Светлый фон

Основные мотивы, на которых Бланшо строит свои размышления об «Охотнике Гракхе», – это «негативное», смерть Бога, невозможность умереть, иллюзия бессмертия. Котар, как мы помним, подчеркивал роль негативного, введя понятие «бред отрицания»: его пациентка утверждала, что «Бога нет», что «она не сможет умереть естественной смертью», что «она будет жить вечно». Терминологическое сходство двух текстов не может не поражать. Но не менее, чем сходство, очевидна и дистанция, которая отделяет речи, зафиксированные врачом, от критического эссе, делающего на основе литературного шедевра выводы об онтологической ситуации «западного человека». Не следует с чрезмерной легкостью констатировать похожесть двух свидетельств; не следует и пренебрегать ею, утверждая, что это разные уровни рассуждения и разные речевые жанры. Каким же образом нужно понимать и это сходство, и это различие?
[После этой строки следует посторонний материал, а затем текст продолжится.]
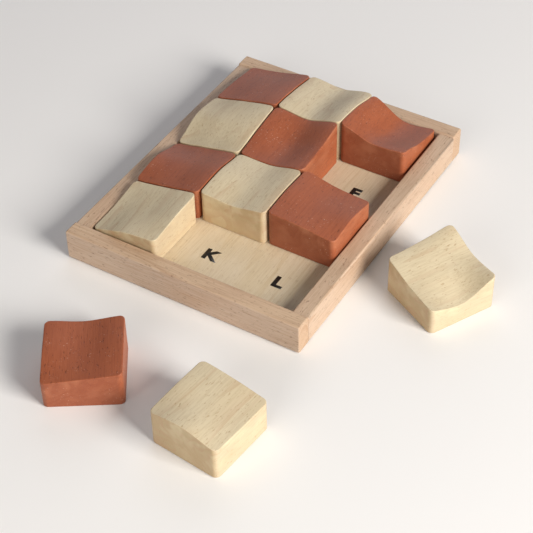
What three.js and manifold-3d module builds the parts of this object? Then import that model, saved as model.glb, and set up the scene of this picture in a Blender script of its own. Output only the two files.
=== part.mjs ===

Здесь возможны два ответа. Первый заключается в том, что пациентка Котара демонстрирует в примитивной форме и на необратимой стадии безумия тот человеческий опыт, который гениальный писатель способен извлечь из глубин собственной души; однако писатель сохраняет власть над этим опытом благодаря формальному мастерству рассказа, а также элементам игры и иронии, которые полностью отсутствуют у Котаровой больной; позднейший же комментатор, анализируя рассказ, извлекает из него, в обогащенном виде, общую антропологическую данность, которую психотические переживания выражали фрагментарно, бессвязно и радикально.

общую антропологическую данность

Второй ответ будет заключаться в том, что один и тот же момент в истории западного сознания проявляет себя разными способами: талантливый клиницист замечает, выделяет из беспорядочной массы умопомешательств явление, которое называет «бредом отрицания»; с другой стороны, мотив «живой смерти» и путешествия без цели настойчиво повторяется в самой «передовой» литературе нового времени и под пером критиков, которые стремятся наиболее полно прокомментировать его. Отчего же не принять сразу оба объяснения? «Бред отрицания» неразрывно связан со способностью отвергать и уничтожать себя (оборотная сторона нарциссического самоутверждения), которая от века и навеки (то есть универсально и, можно сказать, бессмертно) сопутствует психике рода человеческого. Но тот факт, что это понятие так властно врывается в научную и литературную культуру начиная с 1850 года, бесспорно, позволяет увидеть в нем отзвук возгласа «Бог умер», известившего современников о великой утрате. Постоянная способность сознания вышла в этот момент на первый план как симптом переходной стадии западной культуры. С этого времени меланхолическое бессмертие может считаться разом и бессмертным, и смертным. Это и наш вечный риск, и болезнь, которую временно обострил определенный исторический климат. Котар допускал два исхода болезни: излечение и переход в хроническое состояние. Следует ли ускорять излечение? Тот, кто читал «Охотника Гракха», помнит ироническое предупреждение вечного мореплавателя, обращенное к добрым душам, которые захотят ему помочь: «Никто не прочтет того, что я пишу, никто не придет мне на помощь. ‹…› Само желание мне помочь – это болезнь, а больным нужно сохранять постельный режим»[820].